The results call into question the front office's evaluation process.

The Phillies were not forced to spend $64 million last winter on six veteran players, but logic drove the decisions. Add a few older players in spots where they would not block a young one. Limit the commitments to one year. Reap the benefits both on the field and off, with a possible flip in July for a younger lottery ticket or two.

With more than a quarter of the season complete, that plan has floundered.

Clay Buchholz's season ended after two starts. Howie Kendrick has been absent for almost six weeks. Jeremy Hellickson's strikeout rate has plummeted. Joaquin Benoit has walked batters at his highest rate in a decade. Michael Saunders entered the weekend with a .277 on-base percentage and inconsistent power. Only Pat Neshek, a middle reliever, has produced.

If there is one critique of the current Phillies front-office regime in its nascent stages, it is the evaluation process that led to those acquisitions.

That $64 million, entering the weekend, had bought 0.4 wins above replacement (WAR) in the field and 0.7 WAR on the mound, according to FanGraphs. Teams pay an estimated $8 million on the open market for every 1 WAR. That is just one method to measure the success of the investments. It is incomplete because so much baseball remains in 2017, and there is time for a few of those veterans to improve.

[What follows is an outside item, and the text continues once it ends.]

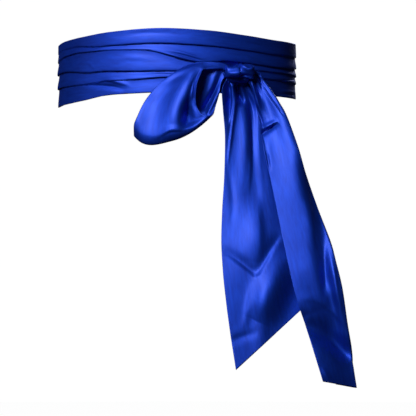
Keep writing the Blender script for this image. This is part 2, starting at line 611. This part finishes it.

The Phillies did not expect all of the winter investments to prosper. These veteran players were available on one-year contracts or in salary-dump trades for a reason. The Phillies, with general manager Matt Klentak at the forefront, evaluated players who were good "buy-low" candidates who could string together a few decent months and generate some sort of return.

But the veterans were supposed to provide some stability to a young roster that would, invariably, suffer from growing pains. That support has been limited. Some of that is because of injuries to Kendrick and Buchholz. Saunders, 30, is not as bad a hitter as he has shown. But how long will the Phillies wait for him to solve his hitting problems?

Hellickson has taken the ball every fifth day to mixed results, but his return in 2017 appears more and more like a misfire. The Phillies shopped Hellickson, 30, last July and found a tepid market. Hellickson, in 2016, was the best version of himself - a durable pitcher with solid peripheral numbers and a palatable salary. Now, at $17.2 million, the Phillies will have to eat a significant amount of money just to trade him for a return smaller than they could have had last summer.

The ramifications are slim. If the Phillies are out $64 million on a few bad investments, so be it. John Middleton, the influential ownership partner, did not want to carry a bare-bones payroll. So the Phillies spent his money on contracts that will expire at the end of the season.

The bigger questions that arise are about Klentak and his group's process for identifying external targets. They were digging at the bottom of the barrel, a disadvantage for sure. But it is something to remember as the Phillies continue to advance their rebuilding plan and the stakes are higher.

There are kids here

The Phillies entered the weekend with the fourth-youngest pitching staff and fifth-youngest group of position players in baseball, yet the prevailing notion among some is that the Phillies hesitate to promote their "kids."

It is interesting to note this: Since 1970, Odubel Herrera and Maikel Franco rank seventh and ninth, respectively, in games played by Phillies hitters before their 25th birthday. Aaron Nola and Vince Velasquez rank 14th and 16th, respectively, in games started by Phillies pitchers since 1970 before their 25th birthday.

This season, 59 players have made their big-league debuts. Their average age was 24.7 years old.

"If they're going to come up to the major leagues, we want them to have an opportunity to continue their development with at-bats or innings," Klentak said last week. "But calling them up to sit on the bench doesn't make a lot of sense. If the player has demonstrated that they're ready to come up to this level, and we have an opportunity for them, then we'll do it."

UPDATES ON THREE

2. Freddy Galvis: The coaching staff has again and again praised the shortstop's leadership qualities. If he could just raise his on-base percentage by 30 points to reach the league average...

3. Seranthony Dominguez: The hard-throwing, 22-year-old righthander who had impressed at high-A Clearwater is sidelined with a shoulder problem. Young pitching will break. That's why the Phillies are pleased to see a handful of arms in the low minors start well; quantity there is as paramount as quality.